* **What the exercise asks**
Report how many lines contain "parts"; state the number and nothing else.

## start Extracted entries

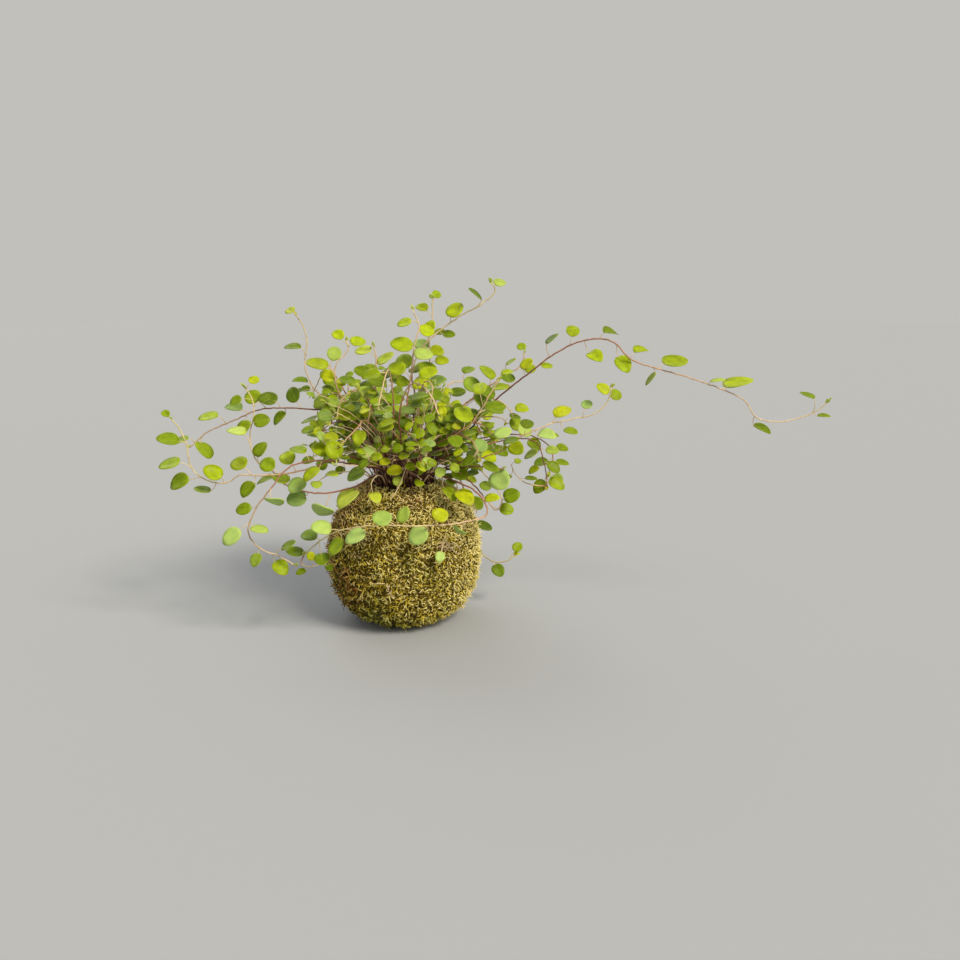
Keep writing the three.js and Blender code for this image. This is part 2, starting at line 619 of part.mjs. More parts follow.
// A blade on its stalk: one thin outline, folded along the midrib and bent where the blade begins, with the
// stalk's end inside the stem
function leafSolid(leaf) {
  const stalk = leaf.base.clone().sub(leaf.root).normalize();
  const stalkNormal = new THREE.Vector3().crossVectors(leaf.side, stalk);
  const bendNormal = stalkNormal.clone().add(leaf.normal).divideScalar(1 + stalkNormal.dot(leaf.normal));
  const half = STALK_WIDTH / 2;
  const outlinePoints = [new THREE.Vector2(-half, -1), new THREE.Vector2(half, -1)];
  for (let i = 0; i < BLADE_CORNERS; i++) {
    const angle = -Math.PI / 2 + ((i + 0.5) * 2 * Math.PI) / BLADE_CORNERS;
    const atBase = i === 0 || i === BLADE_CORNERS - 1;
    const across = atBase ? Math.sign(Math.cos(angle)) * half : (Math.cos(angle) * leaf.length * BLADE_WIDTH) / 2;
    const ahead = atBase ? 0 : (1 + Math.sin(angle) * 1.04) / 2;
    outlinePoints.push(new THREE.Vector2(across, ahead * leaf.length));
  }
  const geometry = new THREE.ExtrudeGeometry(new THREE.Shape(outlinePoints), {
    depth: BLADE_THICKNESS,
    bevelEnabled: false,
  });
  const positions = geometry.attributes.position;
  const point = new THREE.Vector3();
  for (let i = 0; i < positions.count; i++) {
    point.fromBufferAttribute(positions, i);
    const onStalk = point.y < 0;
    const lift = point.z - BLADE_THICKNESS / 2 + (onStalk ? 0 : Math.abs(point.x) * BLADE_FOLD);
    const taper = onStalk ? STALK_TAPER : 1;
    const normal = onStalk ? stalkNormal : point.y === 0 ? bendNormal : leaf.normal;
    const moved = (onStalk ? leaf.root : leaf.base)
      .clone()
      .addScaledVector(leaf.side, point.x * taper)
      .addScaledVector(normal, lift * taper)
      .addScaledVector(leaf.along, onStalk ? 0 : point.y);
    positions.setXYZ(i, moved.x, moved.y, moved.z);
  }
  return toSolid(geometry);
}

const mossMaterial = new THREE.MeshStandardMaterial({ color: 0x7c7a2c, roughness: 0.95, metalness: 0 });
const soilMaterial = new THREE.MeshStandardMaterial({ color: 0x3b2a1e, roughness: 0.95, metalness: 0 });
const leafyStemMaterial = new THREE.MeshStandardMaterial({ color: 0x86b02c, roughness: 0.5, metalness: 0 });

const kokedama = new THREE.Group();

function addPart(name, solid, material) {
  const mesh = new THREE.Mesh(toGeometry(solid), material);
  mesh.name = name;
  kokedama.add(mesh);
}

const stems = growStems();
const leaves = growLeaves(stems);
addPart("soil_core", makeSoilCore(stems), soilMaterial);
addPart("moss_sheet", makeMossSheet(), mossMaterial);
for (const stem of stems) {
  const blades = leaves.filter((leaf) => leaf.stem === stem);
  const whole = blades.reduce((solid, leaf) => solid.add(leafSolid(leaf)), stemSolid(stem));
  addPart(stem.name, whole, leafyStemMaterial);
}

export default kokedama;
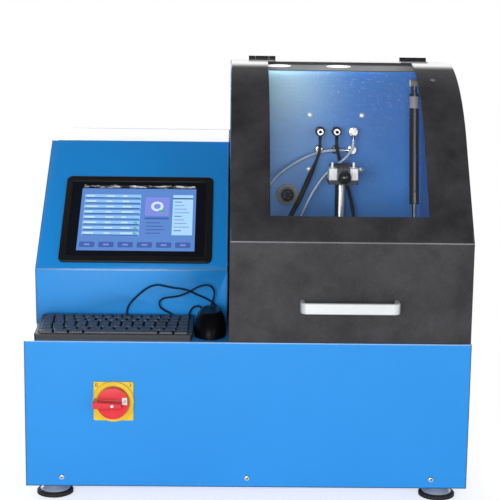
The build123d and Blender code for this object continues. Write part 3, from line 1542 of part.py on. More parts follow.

## end Extracted entries

* **Answer**
2